#### What this task involves:
Exactly the lines from the start of the data through the line containing "return next(item.identifier for" should be output, with both ends kept and nothing added.

===== Data excerpt =====

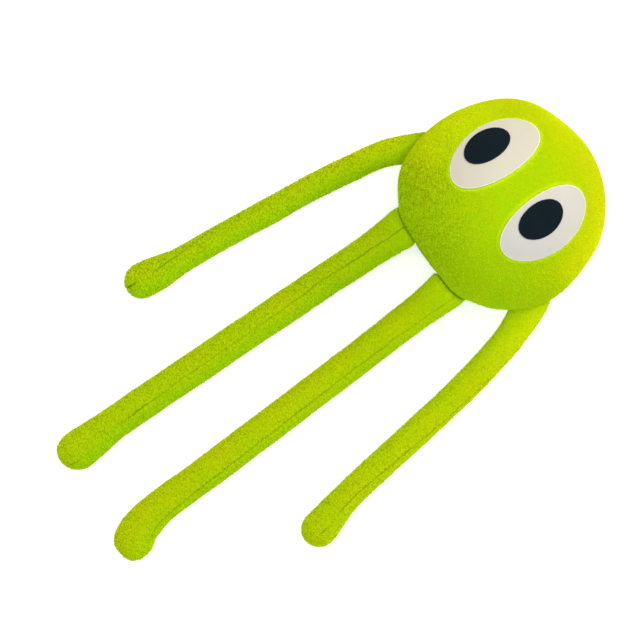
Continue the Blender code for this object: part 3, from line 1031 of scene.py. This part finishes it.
def make_stitch_tree():
    tree, add, given = new_tree("satin_stitch", "Edge", (
        ("Pitch", "Float"), ("Reach", "Float"), ("Thread Radius", "Float"), ("Material", "Material"),
    ), "Rim")
    curve = add("GeometryNodeMeshToCurve", inputs={"Mesh": given["Edge"]})
    places = add("GeometryNodeResampleCurve", {"mode": "LENGTH"}, {"Curve": curve, "Length": given["Pitch"]})
    up, outward = (
        add("GeometryNodeInputNamedAttribute", {"data_type": "FLOAT_VECTOR"}, {"Name": key})
        for key in ("up", "outward")
    )
    turned = add("FunctionNodeAxesToRotation", {"primary_axis": "Z", "secondary_axis": "X"}, {
        "Primary Axis": up, "Secondary Axis": outward,
    })
    ball = add("GeometryNodeMeshUVSphere", inputs={"Segments": 6, "Rings": 4, "Radius": 1.0})
    shape = add("ShaderNodeCombineXYZ", inputs={
        "X": given["Reach"], "Y": given["Thread Radius"], "Z": given["Thread Radius"],
    })
    thread = add("GeometryNodeTransform", inputs={"Geometry": ball, "Scale": shape})
    size = add("FunctionNodeRandomValue", {"data_type": "FLOAT"}, {
        2: THREAD_SIZES[0], 3: THREAD_SIZES[1], "Seed": 8,
    })
    laid = add("GeometryNodeInstanceOnPoints", inputs={
        "Points": places, "Instance": thread, "Rotation": turned, "Scale": size.outputs[1],
    })
    real = add("GeometryNodeRealizeInstances", inputs={"Geometry": laid})
    smooth = add("GeometryNodeSetShadeSmooth", inputs={"Geometry": real})
    rim = add("GeometryNodeSetMaterial", inputs={"Geometry": smooth, "Material": given["Material"]})
    add("NodeGroupOutput", inputs={"Rim": rim})
    return tree


stitch_tree = make_stitch_tree()


# %% Running a tree
def socket_id(tree, name):
    return next(item.identifier for item in tree.interface.items_tree if item.name == name)


def grown(name, mesh, tree, slot, **inputs):
    """What the tree makes from this mesh with these inputs, as a plain mesh that rides on the pillow."""
    bed = placed(name + "_bed", mesh)
    modifier = bed.modifiers.new("grow", "NODES")
    modifier.node_group = tree
    for key, value in inputs.items():
        modifier[socket_id(tree, key.replace("_", " ").title())] = value
    evaluated = bed.evaluated_get(bpy.context.evaluated_depsgraph_get())
    obj = placed(name, bpy.data.meshes.new_from_object(evaluated))
    bpy.data.objects.remove(bed)
    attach(obj, "root")
    print(name, len(obj.data.polygons), "faces")
    return obj


# %% The four rims
STITCH_PITCH_ON_RIM = 0.00075
STITCH_REACH = 0.0013
THREAD_RADIUS = 0.00055
RIM_INSET = 0.0008
RIM_POINTS = 240


def make_rim(name, axes, oval, lift, slot, thread):
    """Satin stitch over the edge of a felt oval."""
    turn = np.arange(RIM_POINTS) * 2 * np.pi / RIM_POINTS
    insets = (RIM_INSET, RIM_INSET - 0.001)
    edge, beyond = (oval_points(axes, oval, 1.0, inset, turn, lift) for inset in insets)
    line = bpy.data.meshes.new(name + "_line")
    line.from_pydata([tuple(p) for p in edge], [(i, (i + 1) % RIM_POINTS) for i in range(RIM_POINTS)], [])
    store(line, "up", head_normals(edge))
    store(line, "outward", unit(beyond - edge))
    grown(
        name, line, stitch_tree, slot, pitch=STITCH_PITCH_ON_RIM, reach=STITCH_REACH,
        thread_radius=THREAD_RADIUS, material=thread,
    )


for side_name, axes in eyes.items():
    for part, (_, slot, oval, _, lift) in PARTS.items():
        make_rim(f"{side_name}_{part}_rim", axes, oval, lift, slot, threads[part])

# %% [markdown]
# ## The nap
#
# The nap is what makes plush look soft: thousands of short tufts, each leaning a little its own way and
# all of them combed roughly down the pillow. Geometry Nodes plant them: points spread evenly over the
# cloth, a slim three-sided tuft on each, turned to the surface and tipped over. Each tuft has three
# faces, because there are very many of them.

# %% How the head's nap lies, its painted sheen, highlight and shade, and where it stands
# The head's painted sheen is golden on the slopes that face this way, towards the crown lamp
PAINTED_SHEEN_TOWARDS = np.array([-0.31, 0.95])
TO_LIMBS = np.array([-0.574, -0.819, 0.0])
HEAD_LIE = 0.27
HEAD_PAINTED_SHEEN = 0.53
EYE_PUFF = 0.0013
EYE_PUFF_AT = 0.003
EYE_PUFF_WIDTH = 0.004
# A pale ring round the eyes, painted highlight where the nap is puffed up
EYE_PAINTED_HIGHLIGHT = 0.48
EYE_PAINTED_HIGHLIGHT_AT = 0.0015
EYE_PAINTED_HIGHLIGHT_WIDTH = 0.0045


def past_felt(points):
    """Roughly how far each point is outside the nearer eye's felt, in metres, and below 0 under it."""
    nearest = np.full(len(points), np.inf)
    directions = unit(points - HEAD_CENTRE)
    for middle, across, along in eyes.values():
        ahead = directions @ middle
        angle = np.arccos(np.clip(ahead, -1, 1)) * HEAD_WIDTH / 2
        toward = unit(directions - ahead[:, None] * middle + 1e-9)
        x, y = toward @ across * angle, toward @ along * angle
        share = np.hypot(x / (EYE_WIDTH / 2), y / (EYE_LENGTH / 2))
        nearest = np.minimum(nearest, (1 - 1 / np.maximum(share, 1e-6)) * np.hypot(x, y))
    return nearest


def comb_head():
    """Greener on top and golden on the slopes that face the crown lamp, which is painted sheen. Puffed up
    round the eyes, with a pale ring there as painted highlight; paler on the slope that faces -X, as
    painted light; and more dark grain towards the limbs, as painted shade.
    """
    points = read_values(head.data.vertices, "co")
    normals = read_values(head.data.vertex_normals, "vector")
    outside = past_felt(points)
    puff = EYE_PUFF * bell(outside - EYE_PUFF_AT, EYE_PUFF_WIDTH)
    head.data.vertices.foreach_set("co", (points + normals * puff[:, None]).ravel())
    head.data.update()
    slope = np.clip((1 - normals[:, 2]) / 0.4, 0, 1)
    level = normals[:, :2] / np.maximum(np.linalg.norm(normals[:, :2], axis=1, keepdims=True), 1e-6)
    # Painted sheen: golden on the slopes towards the crown lamp. Painted light: paler on the slope that faces
    # -X
    golden = ease((level @ PAINTED_SHEEN_TOWARDS + 0.95) / 1.1)
    painted_light_on_left_slope = 0.30 * slope * ease((-level[:, 0] - 0.80) / 0.20)
    front = points[:, 2] > PANEL_SEAM_HEIGHT
    for name, values in (
        ("lie", HEAD_LIE + slope * (HEAD_PAINTED_SHEEN * golden - 0.02)),
        # More dark grain towards the limbs, where the head is darker: painted shade
        ("openness", ease((points @ TO_LIMBS - 0.010) / 0.110)),
        ("raised", EYE_PAINTED_HIGHLIGHT * bell(outside - EYE_PAINTED_HIGHLIGHT_AT, EYE_PAINTED_HIGHLIGHT_WIDTH) + painted_light_on_left_slope),
        ("front_nap", (outside > -0.001) & front),
        ("back_nap", ~front & (points[:, 2] > 0.004)),
    ):
        store(head.data, name, values)


comb_head()

# %% How the limbs' nap lies, its painted sheen, light and shade, and where it stands
# The side of a limb that faces this way is away from the light: golden and grainier there, paler and greener
# on the lit side, all painted
LIMBS_PAINTED_SHADE_SIDE = np.array([-0.98, -0.17, 0.0])
# Painted sheen at the arms' outer roots, painted green light near the head, and painted shade in the seam, at
# the root line and under the head
ROOT_PAINTED_SHEEN_REACH = 0.12
ROOT_PAINTED_GREEN = 0.30
ROOT_PAINTED_GREEN_REACH = 0.014
ROOT_SHADE_REACH = 0.010
ROOT_LINE_WIDTH = 0.0020
SEAM_SHADE = 0.85
ROOT_LINE_SHADE = 0.9


def comb_limb(obj, limb):
    """Golden and grainier on the side away from the light, greener and paler on the lit side: painted sheen,
    light and shade. Painted shade in the seam and creases, at the root line and under the head; paler and
    greener near the head as painted light, and golden at the arms' outer roots as painted sheen. Hardly any
    nap in the seam and at the root.
    """
    points = read_values(obj.data.vertices, "co")
    normals = read_values(obj.data.vertex_normals, "vector")
    in_seam = read_values(obj.data.attributes["in_seam"].data, "value", 1)[:, 0]
    outside = off_head(points)
    at_root = bell(outside - ROOT_GATHER_AT, ROOT_LINE_WIDTH)
    in_shade = limb["in_shade"] * fade(outside, ROOT_SHADE_REACH)
    flank = normals @ LIMBS_PAINTED_SHADE_SIDE
    near_flank, far_flank = np.maximum(flank, 0), np.maximum(-flank, 0)
    outer_side = np.clip(normals[:, 0] * np.sign(limb["route"][0][0]), 0, 1)
    far_gold, near_gold = limb["flank"]
    lie = limb["lie"] - far_gold * far_flank + near_gold * near_flank
    # Painted sheen on the outer side of the root, and painted green light close to the head
    lie += limb["root_painted_sheen"] * outer_side * fade(outside, ROOT_PAINTED_SHEEN_REACH)
    lie -= ROOT_PAINTED_GREEN * fade(outside, ROOT_PAINTED_GREEN_REACH)
    root_painted_light, reach = limb["root_painted_light"]
    shown = (outside > -0.003) & (points[:, 2] > 0.003)
    for name, values in (
        ("lie", lie),
        # Painted light near the head and on the lit flank
        ("raised", root_painted_light * fade(outside - 0.003, reach) + 0.16 * far_flank),
        ("openness", limb["openness"] + 0.25 * near_flank),
        # Painted shade in the seam and creases, at the root line and under the head
        ("sunk", np.maximum(np.maximum(SEAM_SHADE * in_seam, ROOT_LINE_SHADE * at_root), in_shade)),
        ("limb_nap", shown * (1 - 0.8 * np.maximum(in_seam, at_root))),
    ):
        store(obj.data, name, values)


for name, obj in limbs.items():
    comb_limb(obj, LIMBS[name])


# %% The node tree that plants tufts
TUFT_SIZES = (0.65, 1.25)
MOST_TUFTS = 1.2e6


def make_nap_tree():
    tree, add, given = new_tree("nap", "Cloth", (
        ("Spacing", "Float"), ("Tuft Length", "Float"), ("Tuft Radius", "Float"), ("Lean", "Float"),
        ("Scatter", "Float"), ("Where", "String"), ("Seed", "Int"), ("Material", "Material"),
    ), "Nap")
    share = add("GeometryNodeInputNamedAttribute", {"data_type": "FLOAT"}, {"Name": given["Where"]})
    comb = add("GeometryNodeInputNamedAttribute", {"data_type": "FLOAT_VECTOR"}, {"Name": "comb"})
    spread = add("GeometryNodeDistributePointsOnFaces", {"distribute_method": "POISSON"}, {
        "Mesh": given["Cloth"], "Distance Min": given["Spacing"], "Density Max": MOST_TUFTS,
        "Density Factor": share, "Seed": given["Seed"],
    })
    jitter = add("FunctionNodeRandomValue", {"data_type": "FLOAT_VECTOR"}, {
        0: (-1.0, -1.0, -1.0), 1: (1.0, 1.0, 1.0), "Seed": given["Seed"],
    })
    combed = add("ShaderNodeVectorMath", {"operation": "SCALE"}, {0: comb, "Scale": given["Lean"]})
    ruffled = add("ShaderNodeVectorMath", {"operation": "SCALE"}, {0: jitter, "Scale": given["Scatter"]})
    leaning = add("ShaderNodeVectorMath", {"operation": "ADD"}, {0: combed, 1: ruffled})
    upright = add("ShaderNodeVectorMath", {"operation": "ADD"}, {0: spread.outputs["Normal"], 1: leaning})
    turned = add("FunctionNodeAlignRotationToVector", {"axis": "Z"}, {"Vector": upright})
    size = add("FunctionNodeRandomValue", {"data_type": "FLOAT"}, {
        2: TUFT_SIZES[0], 3: TUFT_SIZES[1], "Seed": 5,
    })
    tuft = add("GeometryNodeMeshCone", {"fill_type": "NONE"}, {
        "Vertices": 3, "Radius Top": 0.0,
        "Radius Bottom": given["Tuft Radius"], "Depth": given["Tuft Length"],
    })
    planted = add("GeometryNodeInstanceOnPoints", inputs={
        "Points": spread, "Instance": tuft, "Rotation": turned, "Scale": size.outputs[1],
    })
    real = add("GeometryNodeRealizeInstances", inputs={"Geometry": planted})
    nap = add("GeometryNodeSetMaterial", inputs={"Geometry": real, "Material": given["Material"]})
    add("NodeGroupOutput", inputs={"Nap": nap})
    return tree


nap_tree = make_nap_tree()


# %% Planting the nap
# The spacing of the tufts, their length and radius, how far they lean and how far they scatter
TUFTS = {
    "front_nap": (0.00150, 0.0021, 0.0008, 0.35, 0.32),
    "back_nap": (0.00210, 0.0024, 0.0010, 0.35, 0.45),
    "limb_nap": (0.00160, 0.0022, 0.0009, 0.30, 0.45),
}


def plant_nap(name, cloth, where, plush, seed):
    """Plants the nap on a copy of the cloth, where its attribute of that name says."""
    spacing, length, radius, lean, scatter = TUFTS[where]
    grown(
        name, cloth.data.copy(), nap_tree, "plush", spacing=spacing, tuft_length=length, tuft_radius=radius,
        lean=lean, scatter=scatter, where=where, seed=seed, material=plush,
    )


plant_nap("head_front_nap", head, "front_nap", head_plush, 1)
plant_nap("head_back_nap", head, "back_nap", head_plush, 2)
for seed, (name, cloth) in enumerate(limbs.items(), start=10):
    plant_nap(f"{name}_nap", cloth, "limb_nap", limb_plush, seed)

# %% [markdown]
# ## Last things
#
# The view transform is set to Standard, so that a colour renders as it was written.

# %% Colour management
bpy.context.scene.view_settings.view_transform = "Standard"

=====

#### Correct response:
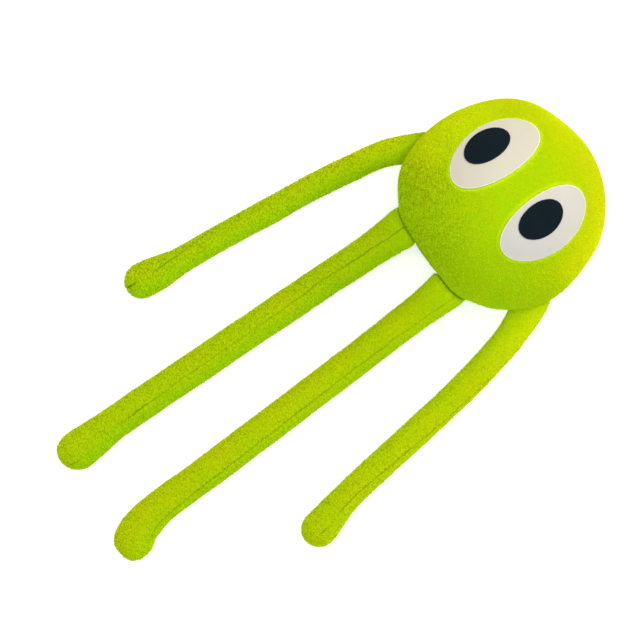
Continue the Blender code for this object: part 3, from line 1031 of scene.py. This part finishes it.
def make_stitch_tree():
    tree, add, given = new_tree("satin_stitch", "Edge", (
        ("Pitch", "Float"), ("Reach", "Float"), ("Thread Radius", "Float"), ("Material", "Material"),
    ), "Rim")
    curve = add("GeometryNodeMeshToCurve", inputs={"Mesh": given["Edge"]})
    places = add("GeometryNodeResampleCurve", {"mode": "LENGTH"}, {"Curve": curve, "Length": given["Pitch"]})
    up, outward = (
        add("GeometryNodeInputNamedAttribute", {"data_type": "FLOAT_VECTOR"}, {"Name": key})
        for key in ("up", "outward")
    )
    turned = add("FunctionNodeAxesToRotation", {"primary_axis": "Z", "secondary_axis": "X"}, {
        "Primary Axis": up, "Secondary Axis": outward,
    })
    ball = add("GeometryNodeMeshUVSphere", inputs={"Segments": 6, "Rings": 4, "Radius": 1.0})
    shape = add("ShaderNodeCombineXYZ", inputs={
        "X": given["Reach"], "Y": given["Thread Radius"], "Z": given["Thread Radius"],
    })
    thread = add("GeometryNodeTransform", inputs={"Geometry": ball, "Scale": shape})
    size = add("FunctionNodeRandomValue", {"data_type": "FLOAT"}, {
        2: THREAD_SIZES[0], 3: THREAD_SIZES[1], "Seed": 8,
    })
    laid = add("GeometryNodeInstanceOnPoints", inputs={
        "Points": places, "Instance": thread, "Rotation": turned, "Scale": size.outputs[1],
    })
    real = add("GeometryNodeRealizeInstances", inputs={"Geometry": laid})
    smooth = add("GeometryNodeSetShadeSmooth", inputs={"Geometry": real})
    rim = add("GeometryNodeSetMaterial", inputs={"Geometry": smooth, "Material": given["Material"]})
    add("NodeGroupOutput", inputs={"Rim": rim})
    return tree


stitch_tree = make_stitch_tree()


# %% Running a tree
def socket_id(tree, name):
    return next(item.identifier for item in tree.interface.items_tree if item.name == name)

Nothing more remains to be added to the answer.